ICE Released 2,837 Convicted Alien Sex Offenders to Comply With Supreme Court Ruling

The GAO report also revealed that large numbers of convicted alien sex offenders that ICE did in fact manage to deport from the country simply turned around and came back in–and then committed another offense inside the United States.

Immigration and Customs Enforcement (ICE) has released 2,837 convicted criminal alien sex offenders back into American communities in order to comply with a Supreme Court decision authored by Clinton-appointed Justice Stephen Breyer, according to a new report by the Government Accountability Office (GAO).

The 2,837 sex offenders represented five percent of the 59,347 deportable aliens that have been released from detention under the supervision of U.S. Immigration and Customs Enforcement (ICE), according to the GAO report, which was released Thursday.

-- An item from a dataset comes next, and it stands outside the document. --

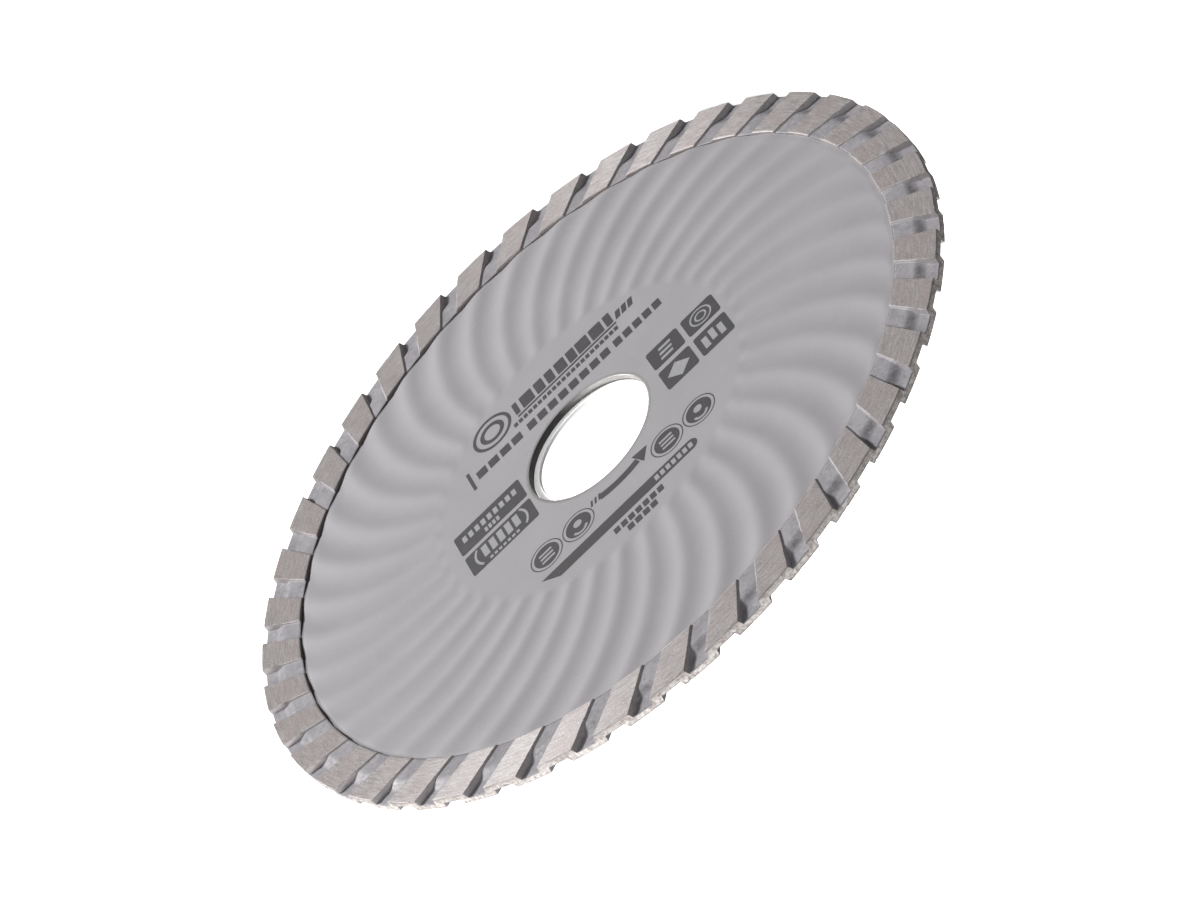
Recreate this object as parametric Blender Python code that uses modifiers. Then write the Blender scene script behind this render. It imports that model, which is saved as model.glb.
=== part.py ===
"""A 125 mm continuous-rim turbo diamond blade with a pressed wave core and a loose reducing ring.

The blade stands upright. Its spindle axis is Y, its marked front side faces -Y, and the origin is the
centre of the bore, halfway through the core. Angles run counter-clockwise as seen from the front.
"""

import math

import bmesh
import bpy
from mathutils import Matrix

MM = 0.001

# Cutting rim
OUTER_RADIUS = 62.5 * MM
RIM_INNER_RADIUS = 55.0 * MM
RIM_THICKNESS = 2.0 * MM
RIM_EDGE_CHAMFER = 0.12 * MM
RIM_SEGMENTS = 120

# Slanted notches: a shallow step over the core, then a ramp down to a deep outer pocket
NOTCH_COUNT = 40
NOTCH_PITCH = math.tau / NOTCH_COUNT
NOTCH_WIDTH = 3.5 * MM
NOTCH_SLANT = math.radians(26.0)
SHALLOW_DEPTH = 0.28 * MM
DEEP_DEPTH = 0.92 * MM
RAMP_START_RADIUS = 58.5 * MM
RAMP_END_RADIUS = 60.2 * MM
CUTTER_OVERSHOOT = 1.0 * MM

# Steel core
CORE_THICKNESS = 1.2 * MM
BORE_RADIUS = 11.1 * MM
BORE_CHAMFER = 0.15 * MM
HUB_RADIUS = 27.5 * MM
CORE_SEGMENTS = 160

# Tongue of the core inside the rim, and the groove around it
TONGUE_RADIUS = 57.8 * MM
TONGUE_THICKNESS = 0.9 * MM
JOINT_GAP = 0.05 * MM

# Pressed spiral waves
WAVE_COUNT = 40
WAVE_AMPLITUDE = 0.2 * MM
WAVE_PHASE = math.radians(3.25)
WAVE_FULL_RADIUS = 31.0 * MM
WAVE_FADE_RADIUS = 53.6 * MM
SWEEP_RATE = math.radians(0.292) / MM
SWEEP_GROWTH = math.radians(0.00972) / MM**2
WAVE_RADII = (31.0 * MM, 36.0 * MM, 42.0 * MM, 48.0 * MM)

# Reducing ring, loose in the bore and lying level with the rim's back face
RING_OUTER_RADIUS = 11.03 * MM
RING_INNER_RADIUS = 10.0 * MM
RING_THICKNESS = 0.6 * MM
RING_CHAMFER = 0.1 * MM
RING_SEGMENTS = 80

SHARP_ANGLE = math.radians(30.0)

# Turns a shape made around +Z so that its top faces the front, -Y
FACE_FRONT = Matrix.Rotation(math.radians(90.0), 4, "X")


def clear_scene():
    for old in list(bpy.data.objects):
        bpy.data.objects.remove(old, do_unlink=True)


def collection(name):
    group = bpy.data.collections.new(name)
    bpy.context.scene.collection.children.link(group)
    return group


def principled(name, colour, roughness, metallic):
    material = bpy.data.materials.new(name)
    material.use_nodes = True
    shader = material.node_tree.nodes["Principled BSDF"]
    shader.inputs["Base Color"].default_value = (*colour, 1.0)
    shader.inputs["Roughness"].default_value = roughness
    shader.inputs["Metallic"].default_value = metallic
    return material


def evaluated_mesh(source, name):
    depsgraph = bpy.context.evaluated_depsgraph_get()
    mesh = bpy.data.meshes.new_from_object(source.evaluated_get(depsgraph))
    mesh.name = name
    return mesh


def turned(name, profile, segments, group):
    """A closed profile of (radius, height) points, turned around Z by a Screw modifier."""
    mesh = bpy.data.meshes.new(name)
    points = [(radius, 0.0, height) for radius, height in profile]
    edges = [(i, (i + 1) % len(points)) for i in range(len(points))]
    mesh.from_pydata(points, edges, [])
    turned_object = bpy.data.objects.new(name, mesh)
    group.objects.link(turned_object)
    screw = turned_object.modifiers.new("turn", "SCREW")
    screw.axis = "Z"
    screw.angle = math.tau
    screw.steps = segments
    screw.render_steps = segments
    screw.use_merge_vertices = True
    screw.merge_threshold = 0.000001
    return turned_object


def finish(part, material):
    part.data.materials.clear()
    part.data.materials.append(material)
    part.data.shade_smooth()
    part.data.set_sharp_from_angle(angle=SHARP_ANGLE)


def core_profile():
    """The core's half section, clockwise from the front edge of the bore."""
    half = CORE_THICKNESS / 2
    tongue = TONGUE_THICKNESS / 2
    front = [(BORE_RADIUS + BORE_CHAMFER, half), (HUB_RADIUS, half)]
    front += [(radius, half) for radius in WAVE_RADII]
    front += [(WAVE_FADE_RADIUS, half), (RIM_INNER_RADIUS - 2 * JOINT_GAP, tongue), (TONGUE_RADIUS, tongue)]
    bore_front = (BORE_RADIUS, half - BORE_CHAMFER)
    back = [(radius, -height) for radius, height in reversed([bore_front] + front)]
    return front + back + [bore_front]


def wave_strength(radius):
    """0 on the flat hub and inside the rim, 1 where the waves have their full depth."""
    if radius >= WAVE_FADE_RADIUS + JOINT_GAP:
        return 0.0
    rise = (radius - HUB_RADIUS) / (WAVE_FULL_RADIUS - HUB_RADIUS)
    return min(max(rise, 0.0), 1.0)


def crest_angle(radius):
    """The angle of the first wave crest, which sweeps back ever faster towards the rim."""
    reach = min(max(radius, HUB_RADIUS), WAVE_FADE_RADIUS) - HUB_RADIUS
    return WAVE_PHASE - SWEEP_RATE * reach - SWEEP_GROWTH * reach**2


def make_steel_core(group, guides):
    blank = turned("core_blank", core_profile(), CORE_SEGMENTS, guides)
    mesh = evaluated_mesh(blank, "steel_core")
    bpy.data.objects.remove(blank)
    for vertex in mesh.vertices:
        radius = math.hypot(vertex.co.x, vertex.co.y)
        around = math.atan2(vertex.co.y, vertex.co.x)
        height = vertex.co.z + WAVE_AMPLITUDE * wave_strength(radius) * math.cos(WAVE_COUNT * around)
        swept = around + crest_angle(radius)
        vertex.co = (radius * math.cos(swept), radius * math.sin(swept), height)
    core = bpy.data.objects.new("steel_core", mesh)
    core.matrix_world = FACE_FRONT
    group.objects.link(core)
    finish(core, principled("painted_steel", (0.40, 0.39, 0.40), 0.42, 0.35))
    return core


def rim_profile():
    """The rim's section, with the groove that the core's tongue sits in."""
    half = RIM_THICKNESS / 2
    groove = TONGUE_THICKNESS / 2 + JOINT_GAP
    groove_radius = TONGUE_RADIUS + 2 * JOINT_GAP
    front = [
        (groove_radius, groove),
        (RIM_INNER_RADIUS, groove),
        (RIM_INNER_RADIUS, half),
        (OUTER_RADIUS - RIM_EDGE_CHAMFER, half),
        (OUTER_RADIUS, half - RIM_EDGE_CHAMFER),
    ]
    return front + [(radius, -height) for radius, height in reversed(front)]


def notch_outline():
    """Side view of one notch, as (radius, height) points."""
    face = RIM_THICKNESS / 2
    inside = RIM_INNER_RADIUS - CUTTER_OVERSHOOT
    outside = OUTER_RADIUS + CUTTER_OVERSHOOT
    return [
        (inside, face + CUTTER_OVERSHOOT),
        (inside, face - SHALLOW_DEPTH),
        (RAMP_START_RADIUS, face - SHALLOW_DEPTH),
        (RAMP_END_RADIUS, face - DEEP_DEPTH),
        (outside, face - DEEP_DEPTH),
        (outside, face + CUTTER_OVERSHOOT),
    ]


def add_notch(shape, turn, side):
    """Adds one slanted notch body to a bmesh; side is 1 for the front and -1 for the back."""
    corners = []
    for radius, height in notch_outline():
        shift = (OUTER_RADIUS - radius) * math.tan(NOTCH_SLANT)
        corners.append(shape.verts.new((radius, shift - NOTCH_WIDTH / 2, side * height)))
    outline = shape.faces.new(corners)
    grown = bmesh.ops.extrude_face_region(shape, geom=[outline])
    far_side = [item for item in grown["geom"] if isinstance(item, bmesh.types.BMVert)]
    bmesh.ops.translate(shape, vec=(0.0, NOTCH_WIDTH, 0.0), verts=far_side)
    bmesh.ops.rotate(shape, cent=(0.0, 0.0, 0.0), matrix=Matrix.Rotation(turn, 3, "Z"), verts=corners + far_side)


def make_notch_cutter(name, side, first_turn, guides):
    shape = bmesh.new()
    for index in range(NOTCH_COUNT):
        add_notch(shape, first_turn + index * NOTCH_PITCH, side)
    bmesh.ops.recalc_face_normals(shape, faces=shape.faces)
    mesh = bpy.data.meshes.new(name)
    shape.to_mesh(mesh)
    shape.free()
    cutter = bpy.data.objects.new(name, mesh)
    cutter.matrix_world = FACE_FRONT
    cutter.hide_render = True
    cutter.display_type = "WIRE"
    guides.objects.link(cutter)
    return cutter


def make_diamond_rim(group, guides):
    rim = turned("diamond_rim", rim_profile(), RIM_SEGMENTS, group)
    rim.matrix_world = FACE_FRONT
    finish(rim, principled("sintered_rim", (0.36, 0.33, 0.31), 0.8, 0.25))
    cutters = (
        make_notch_cutter("front_notches", 1, 0.0, guides),
        make_notch_cutter("back_notches", -1, NOTCH_PITCH / 2, guides),
    )
    for cutter in cutters:
        cut = rim.modifiers.new(cutter.name, "BOOLEAN")
        cut.operation = "DIFFERENCE"
        cut.solver = "EXACT"
        cut.object = cutter
    return rim


def ring_profile():
    """The ring's section around its own mid-plane."""
    half = RING_THICKNESS / 2
    front = [
        (RING_INNER_RADIUS, half - RING_CHAMFER),
        (RING_INNER_RADIUS + RING_CHAMFER, half),
        (RING_OUTER_RADIUS - RING_CHAMFER, half),
        (RING_OUTER_RADIUS, half - RING_CHAMFER),
    ]
    return front + [(radius, -height) for radius, height in reversed(front)]


def make_reducing_ring(group):
    ring = turned("reducing_ring", ring_profile(), RING_SEGMENTS, group)
    depth = (RIM_THICKNESS - RING_THICKNESS) / 2
    ring.matrix_world = Matrix.Translation((0.0, depth, 0.0)) @ FACE_FRONT
    finish(ring, principled("bright_steel", (0.75, 0.75, 0.74), 0.3, 0.9))
    return ring


def build():
    clear_scene()
    parts = collection("turbo_diamond_blade")
    guides = collection("cutters")
    make_steel_core(parts, guides)
    make_diamond_rim(parts, guides)
    make_reducing_ring(parts)


build()
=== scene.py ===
"""Looks of the 125 mm turbo diamond blade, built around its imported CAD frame.

The blade stands upright with its spindle axis along Y and its marked front towards -Y. Pieces are
made lying flat, with their front facing +Z, and FACE_FRONT then turns them upright. Lengths are in
metres, and angles run counter-clockwise as seen from the front.
"""

import math

import bpy
import numpy as np
from mathutils import Matrix, Vector


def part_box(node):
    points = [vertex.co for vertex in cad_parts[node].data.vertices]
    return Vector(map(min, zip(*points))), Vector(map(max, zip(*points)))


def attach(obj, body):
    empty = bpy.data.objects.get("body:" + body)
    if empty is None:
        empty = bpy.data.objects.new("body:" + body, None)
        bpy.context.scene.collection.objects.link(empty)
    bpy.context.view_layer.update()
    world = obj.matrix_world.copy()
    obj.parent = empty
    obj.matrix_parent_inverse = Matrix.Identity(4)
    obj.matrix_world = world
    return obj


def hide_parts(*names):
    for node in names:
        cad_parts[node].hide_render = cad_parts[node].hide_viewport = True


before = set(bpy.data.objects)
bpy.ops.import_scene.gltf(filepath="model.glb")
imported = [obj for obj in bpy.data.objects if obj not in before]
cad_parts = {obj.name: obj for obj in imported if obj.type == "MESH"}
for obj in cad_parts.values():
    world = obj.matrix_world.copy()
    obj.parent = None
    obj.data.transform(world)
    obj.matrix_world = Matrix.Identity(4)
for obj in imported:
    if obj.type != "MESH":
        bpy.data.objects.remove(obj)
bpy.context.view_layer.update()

MM = 0.001
SEED = 40125
NOISE_ROWS = 512
FACE_FRONT = Matrix.Rotation(math.radians(90.0), 4, "X")
SHARP_ANGLE = math.radians(38.0)

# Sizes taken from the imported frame
RIM_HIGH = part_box("diamond_rim")[1]
RING_LOW, RING_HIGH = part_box("reducing_ring")
OUTER_RADIUS = RIM_HIGH.x
RIM_HALF = RIM_HIGH.y
RING_OUTER_RADIUS = RING_HIGH.x
RING_HALF = (RING_HIGH.y - RING_LOW.y) / 2
RING_DEPTH = (RING_HIGH.y + RING_LOW.y) / 2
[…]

“There are circumstances in which criminal aliens who have been ordered removed from the United States – including those convicted of a sex offense – cannot be removed,” the report states. “For example, a criminal alien may not be removed because the designated country will not accept the alien’s return.”

The GAO report refers to the 2001 Supreme Court case Zadvydas v. Davis to explain why ICE is required to release foreigners who have been convicted of sex crimes. In its 5-4 decision, the court ruled that the indefinite detention of removable aliens for greater than six months is unconstitutional unless there is “significant likelihood of removal in the reasonably foreseeable future.”